DATA BLOCK
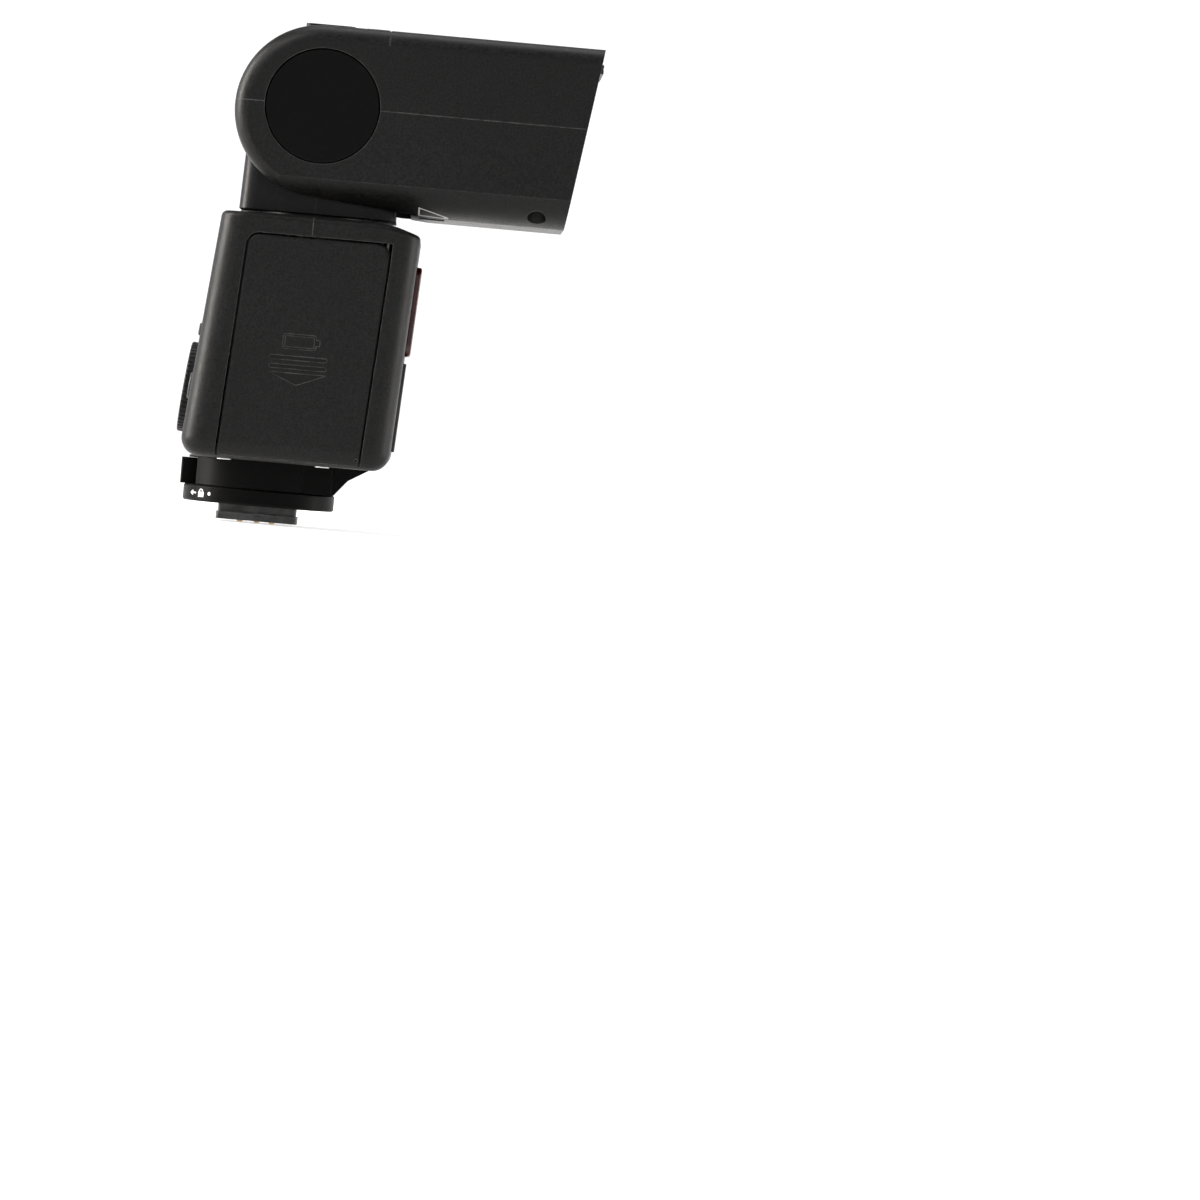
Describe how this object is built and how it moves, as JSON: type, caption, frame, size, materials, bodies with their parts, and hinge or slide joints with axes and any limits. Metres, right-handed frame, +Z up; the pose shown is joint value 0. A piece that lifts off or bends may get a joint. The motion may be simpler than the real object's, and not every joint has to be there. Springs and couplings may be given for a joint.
{
  "type": "speedlight flash",
  "caption": "Shoe-mount electronic flash with a tilting, swivelling and zooming head, side battery door, rear control panel and locking shoe.",
  "frame": {"origin": "centre of the shoe plate's bottom face", "axes": "+X the way the lamp faces, +Y the viewer's left, +Z up"},
  "size_m": [0.1084, 0.076, 0.1373],
  "materials": {
    "casing": "fine-textured matte black moulded plastic",
    "smooth_black": "smooth satin black plastic",
    "rubber": "soft black rubber",
    "button": "dark grey button plastic",
    "red_window": "dark red translucent window",
    "display": "dark clear display window",
    "lens": "clear moulded lens",
    "tube": "clear quartz tube",
    "mirror": "polished aluminium reflector",
    "steel": "bright steel",
    "dark_metal": "black-coated metal",
    "brass": "plated contact brass",
    "board": "green circuit board",
    "white_panel": "white card plastic",
    "diffuser": "frosted clear plastic",
    "cell": "plain wrapped cell",
    "capacitor": "sleeved capacitor"
  },
  "bodies": {
    "root": {"body_front_shell": "casing", "body_rear_shell": "casing", "body_screws": "steel", "control_panel": "smooth_black", "display_window": "display", "display_module": "button", "control_board": "board", "assist_window": "red_window", "assist_lamp": "lens", "sync_terminal": "steel", "power_socket": "smooth_black", "bracket_insert": "brass", "battery_holder": "smooth_black", "aa_cells": "cell", "cell_contacts": "brass", "main_capacitor": "capacitor", "power_board": "board", "foot_base": "casing", "shoe_plate": "dark_metal", "shoe_insulator": "smooth_black", "swivel_ring": "smooth_black"},
    "dial": {"select_dial": "smooth_black"},
    "set_key": {"set_button": "button"},
    "mode_key_1": {"mode_button_1": "button"},
    "mode_key_2": {"mode_button_2": "button"},
    "mode_key_3": {"mode_button_3": "button"},
    "mode_key_4": {"mode_button_4": "button"},
    "test_key": {"test_button": "button"},
    "power_slider": {"power_switch": "button"},
    "terminal_flap": {"terminal_cover": "rubber"},
    "door_slider": {"door_hinge_pin": "steel"},
    "door": {"battery_door": "casing", "door_contacts": "brass"},
    "shoe_lock": {"lock_ring": "casing", "lock_lever": "casing"},
    "shoe_pin": {"lock_pin": "steel"},
    "shoe_contacts": {"contact_pins": "brass"},
    "neck": {"swivel_hub": "dark_metal", "hub_retainer": "steel", "neck_front_shell": "casing", "neck_rear_shell": "casing", "tilt_axle": "steel", "detent_plate": "steel"},
    "head": {"head_upper_shell": "casing", "head_lower_shell": "casing", "head_screws": "steel", "side_disc_right": "smooth_black", "side_disc_left": "smooth_black", "detent_spring": "steel", "index_mark": "white_panel", "lens": "lens", "zoom_motor": "steel", "panel_tray": "smooth_black"},
    "release_key": {"release_button": "button"},
    "zoom": {"reflector": "mirror", "flash_tube": "tube", "zoom_carriage": "smooth_black"},
    "zoom_drive": {"zoom_screw": "steel"},
    "wide_slider": {"wide_panel": "diffuser"},
    "catchlight_slider": {"catchlight_panel": "white_panel"}
  },
  "joints": [
    {"name": "head_swivel", "type": "hinge", "parent": "root", "child": "neck", "pos_m": [0.0089, 0, 0.0846], "axis": [0, 0, 1], "range_deg": [-180, 180]},
    {"name": "head_tilt", "type": "hinge", "parent": "neck", "child": "head", "pos_m": [0.0089, 0, 0.1143], "axis": [0, -1, 0], "range_deg": [-7, 90]},
    {"name": "release_press", "type": "slide", "parent": "head", "child": "release_key", "axis": [0, -1, 0], "range_m": [0, 0.0015], "stiffness_N_per_m": 1500},
    {"name": "zoom_travel", "type": "slide", "parent": "head", "child": "zoom", "axis": [1, 0, 0], "range_m": [0, 0.014]},
    {"name": "zoom_screw_turn", "type": "hinge", "parent": "head", "child": "zoom_drive", "pos_m": [0.0491, 0.015, 0.0919], "axis": [1, 0, 0], "range_deg": [0, 841]},
    {"name": "wide_panel_pull", "type": "slide", "parent": "head", "child": "wide_slider", "axis": [1, 0, 0], "range_m": [0, 0.036]},
    {"name": "catchlight_pull", "type": "slide", "parent": "head", "child": "catchlight_slider", "axis": [1, 0, 0], "range_m": [0, 0.036]},
    {"name": "dial_turn", "type": "hinge", "parent": "root", "child": "dial", "pos_m": [-0.02037, 0, 0.03522], "axis": [-0.9956, 0, 0.0933], "continuous": true},
    {"name": "set_press", "type": "slide", "parent": "root", "child": "set_key", "axis": [0.9956, 0, -0.0933], "range_m": [0, 0.0006], "stiffness_N_per_m": 1500},
    {"name": "mode_press_1", "type": "slide", "parent": "root", "child": "mode_key_1", "axis": [0.9956, 0, -0.0933], "range_m": [0, 0.0005], "stiffness_N_per_m": 1500},
    {"name": "mode_press_2", "type": "slide", "parent": "root", "child": "mode_key_2", "axis": [0.9956, 0, -0.0933], "range_m": [0, 0.0005], "stiffness_N_per_m": 1500},
    {"name": "mode_press_3", "type": "slide", "parent": "root", "child": "mode_key_3", "axis": [0.9956, 0, -0.0933], "range_m": [0, 0.0005], "stiffness_N_per_m": 1500},
    {"name": "mode_press_4", "type": "slide", "parent": "root", "child": "mode_key_4", "axis": [0.9956, 0, -0.0933], "range_m": [0, 0.0005], "stiffness_N_per_m": 1500},
    {"name": "test_press", "type": "slide", "parent": "root", "child": "test_key", "axis": [0.9956, 0, -0.0933], "range_m": [0, 0.0005], "stiffness_N_per_m": 1500},
    {"name": "power_slide", "type": "slide", "parent": "root", "child": "power_slider", "axis": [0.0933, 0, 0.9956], "range_m": [0, 0.006]},
    {"name": "terminal_flap_swing", "type": "hinge", "parent": "root", "child": "terminal_flap", "pos_m": [0.03606, 0.01725, 0.03457], "axis": [0.0541, 0, 0.9985], "range_deg": [0, 110]},
    {"name": "door_slide", "type": "slide", "parent": "root", "child": "door_slider", "axis": [-0.0637, 0, -0.998], "range_m": [0, 0.003]},
    {"name": "door_swing", "type": "hinge", "parent": "door_slider", "child": "door", "pos_m": [0.0262, -0.0369, 0.019], "axis": [0.0637, 0, 0.998], "range_deg": [0, 90]},
    {"name": "lock_turn", "type": "hinge", "parent": "root", "child": "shoe_lock", "pos_m": [0, 0, 0.0065], "axis": [0, 0, 1], "range_deg": [0, 18]},
    {"name": "lock_pin_drop", "type": "slide", "parent": "root", "child": "shoe_pin", "axis": [0, 0, -1], "range_m": [0, 0.0015]},
    {"name": "contact_press", "type": "slide", "parent": "root", "child": "shoe_contacts", "axis": [0, 0, 1], "range_m": [0, 0.0005], "stiffness_N_per_m": 1500}
  ],
  "couplings": [
    {"joint": "zoom_screw_turn", "follows": "zoom_travel", "rad_per_m": 1047.2},
    {"joint": "lock_pin_drop", "follows": "lock_turn", "m_per_rad": 0.0047699}
  ]
}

REQUIRED TASK
Print the listing above in its entirety, with every line exact.

ANSWER IN FULL
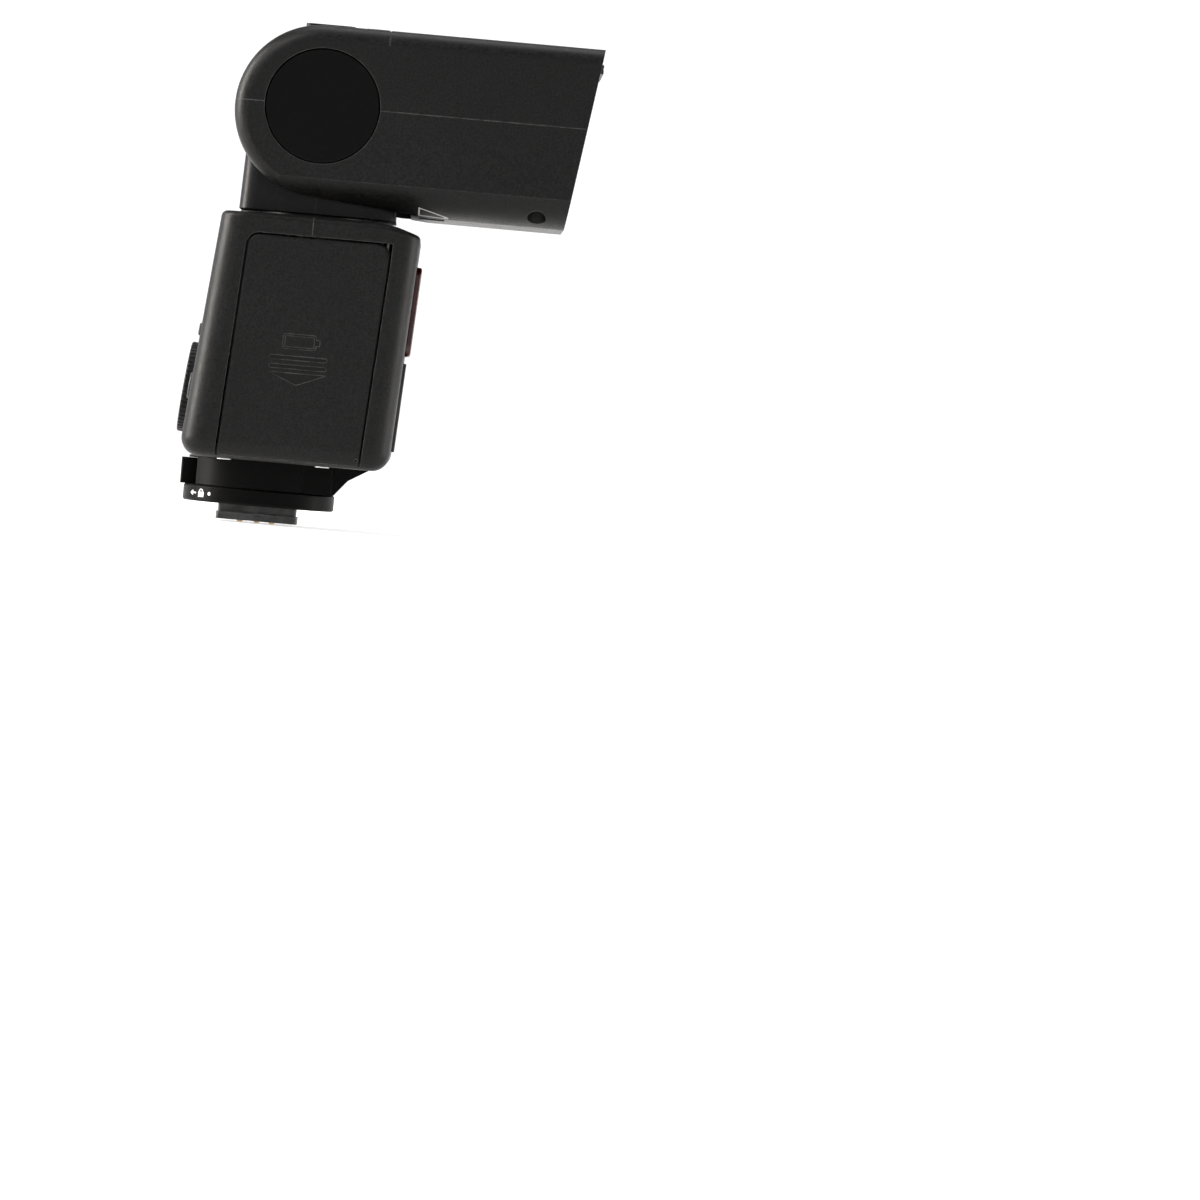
Describe how this object is built and how it moves, as JSON: type, caption, frame, size, materials, bodies with their parts, and hinge or slide joints with axes and any limits. Metres, right-handed frame, +Z up; the pose shown is joint value 0. A piece that lifts off or bends may get a joint. The motion may be simpler than the real object's, and not every joint has to be there. Springs and couplings may be given for a joint.
{
  "type": "speedlight flash",
  "caption": "Shoe-mount electronic flash with a tilting, swivelling and zooming head, side battery door, rear control panel and locking shoe.",
  "frame": {"origin": "centre of the shoe plate's bottom face", "axes": "+X the way the lamp faces, +Y the viewer's left, +Z up"},
  "size_m": [0.1084, 0.076, 0.1373],
  "materials": {
    "casing": "fine-textured matte black moulded plastic",
    "smooth_black": "smooth satin black plastic",
    "rubber": "soft black rubber",
    "button": "dark grey button plastic",
    "red_window": "dark red translucent window",
    "display": "dark clear display window",
    "lens": "clear moulded lens",
    "tube": "clear quartz tube",
    "mirror": "polished aluminium reflector",
    "steel": "bright steel",
    "dark_metal": "black-coated metal",
    "brass": "plated contact brass",
    "board": "green circuit board",
    "white_panel": "white card plastic",
    "diffuser": "frosted clear plastic",
    "cell": "plain wrapped cell",
    "capacitor": "sleeved capacitor"
  },
  "bodies": {
    "root": {"body_front_shell": "casing", "body_rear_shell": "casing", "body_screws": "steel", "control_panel": "smooth_black", "display_window": "display", "display_module": "button", "control_board": "board", "assist_window": "red_window", "assist_lamp": "lens", "sync_terminal": "steel", "power_socket": "smooth_black", "bracket_insert": "brass", "battery_holder": "smooth_black", "aa_cells": "cell", "cell_contacts": "brass", "main_capacitor": "capacitor", "power_board": "board", "foot_base": "casing", "shoe_plate": "dark_metal", "shoe_insulator": "smooth_black", "swivel_ring": "smooth_black"},
    "dial": {"select_dial": "smooth_black"},
    "set_key": {"set_button": "button"},
    "mode_key_1": {"mode_button_1": "button"},
    "mode_key_2": {"mode_button_2": "button"},
    "mode_key_3": {"mode_button_3": "button"},
    "mode_key_4": {"mode_button_4": "button"},
    "test_key": {"test_button": "button"},
    "power_slider": {"power_switch": "button"},
    "terminal_flap": {"terminal_cover": "rubber"},
    "door_slider": {"door_hinge_pin": "steel"},
    "door": {"battery_door": "casing", "door_contacts": "brass"},
    "shoe_lock": {"lock_ring": "casing", "lock_lever": "casing"},
    "shoe_pin": {"lock_pin": "steel"},
    "shoe_contacts": {"contact_pins": "brass"},
    "neck": {"swivel_hub": "dark_metal", "hub_retainer": "steel", "neck_front_shell": "casing", "neck_rear_shell": "casing", "tilt_axle": "steel", "detent_plate": "steel"},
    "head": {"head_upper_shell": "casing", "head_lower_shell": "casing", "head_screws": "steel", "side_disc_right": "smooth_black", "side_disc_left": "smooth_black", "detent_spring": "steel", "index_mark": "white_panel", "lens": "lens", "zoom_motor": "steel", "panel_tray": "smooth_black"},
    "release_key": {"release_button": "button"},
    "zoom": {"reflector": "mirror", "flash_tube": "tube", "zoom_carriage": "smooth_black"},
    "zoom_drive": {"zoom_screw": "steel"},
    "wide_slider": {"wide_panel": "diffuser"},
    "catchlight_slider": {"catchlight_panel": "white_panel"}
  },
  "joints": [
    {"name": "head_swivel", "type": "hinge", "parent": "root", "child": "neck", "pos_m": [0.0089, 0, 0.0846], "axis": [0, 0, 1], "range_deg": [-180, 180]},
    {"name": "head_tilt", "type": "hinge", "parent": "neck", "child": "head", "pos_m": [0.0089, 0, 0.1143], "axis": [0, -1, 0], "range_deg": [-7, 90]},
    {"name": "release_press", "type": "slide", "parent": "head", "child": "release_key", "axis": [0, -1, 0], "range_m": [0, 0.0015], "stiffness_N_per_m": 1500},
    {"name": "zoom_travel", "type": "slide", "parent": "head", "child": "zoom", "axis": [1, 0, 0], "range_m": [0, 0.014]},
    {"name": "zoom_screw_turn", "type": "hinge", "parent": "head", "child": "zoom_drive", "pos_m": [0.0491, 0.015, 0.0919], "axis": [1, 0, 0], "range_deg": [0, 841]},
    {"name": "wide_panel_pull", "type": "slide", "parent": "head", "child": "wide_slider", "axis": [1, 0, 0], "range_m": [0, 0.036]},
    {"name": "catchlight_pull", "type": "slide", "parent": "head", "child": "catchlight_slider", "axis": [1, 0, 0], "range_m": [0, 0.036]},
    {"name": "dial_turn", "type": "hinge", "parent": "root", "child": "dial", "pos_m": [-0.02037, 0, 0.03522], "axis": [-0.9956, 0, 0.0933], "continuous": true},
    {"name": "set_press", "type": "slide", "parent": "root", "child": "set_key", "axis": [0.9956, 0, -0.0933], "range_m": [0, 0.0006], "stiffness_N_per_m": 1500},
    {"name": "mode_press_1", "type": "slide", "parent": "root", "child": "mode_key_1", "axis": [0.9956, 0, -0.0933], "range_m": [0, 0.0005], "stiffness_N_per_m": 1500},
    {"name": "mode_press_2", "type": "slide", "parent": "root", "child": "mode_key_2", "axis": [0.9956, 0, -0.0933], "range_m": [0, 0.0005], "stiffness_N_per_m": 1500},
    {"name": "mode_press_3", "type": "slide", "parent": "root", "child": "mode_key_3", "axis": [0.9956, 0, -0.0933], "range_m": [0, 0.0005], "stiffness_N_per_m": 1500},
    {"name": "mode_press_4", "type": "slide", "parent": "root", "child": "mode_key_4", "axis": [0.9956, 0, -0.0933], "range_m": [0, 0.0005], "stiffness_N_per_m": 1500},
    {"name": "test_press", "type": "slide", "parent": "root", "child": "test_key", "axis": [0.9956, 0, -0.0933], "range_m": [0, 0.0005], "stiffness_N_per_m": 1500},
    {"name": "power_slide", "type": "slide", "parent": "root", "child": "power_slider", "axis": [0.0933, 0, 0.9956], "range_m": [0, 0.006]},
    {"name": "terminal_flap_swing", "type": "hinge", "parent": "root", "child": "terminal_flap", "pos_m": [0.03606, 0.01725, 0.03457], "axis": [0.0541, 0, 0.9985], "range_deg": [0, 110]},
    {"name": "door_slide", "type": "slide", "parent": "root", "child": "door_slider", "axis": [-0.0637, 0, -0.998], "range_m": [0, 0.003]},
    {"name": "door_swing", "type": "hinge", "parent": "door_slider", "child": "door", "pos_m": [0.0262, -0.0369, 0.019], "axis": [0.0637, 0, 0.998], "range_deg": [0, 90]},
    {"name": "lock_turn", "type": "hinge", "parent": "root", "child": "shoe_lock", "pos_m": [0, 0, 0.0065], "axis": [0, 0, 1], "range_deg": [0, 18]},
    {"name": "lock_pin_drop", "type": "slide", "parent": "root", "child": "shoe_pin", "axis": [0, 0, -1], "range_m": [0, 0.0015]},
    {"name": "contact_press", "type": "slide", "parent": "root", "child": "shoe_contacts", "axis": [0, 0, 1], "range_m": [0, 0.0005], "stiffness_N_per_m": 1500}
  ],
  "couplings": [
    {"joint": "zoom_screw_turn", "follows": "zoom_travel", "rad_per_m": 1047.2},
    {"joint": "lock_pin_drop", "follows": "lock_turn", "m_per_rad": 0.0047699}
  ]
}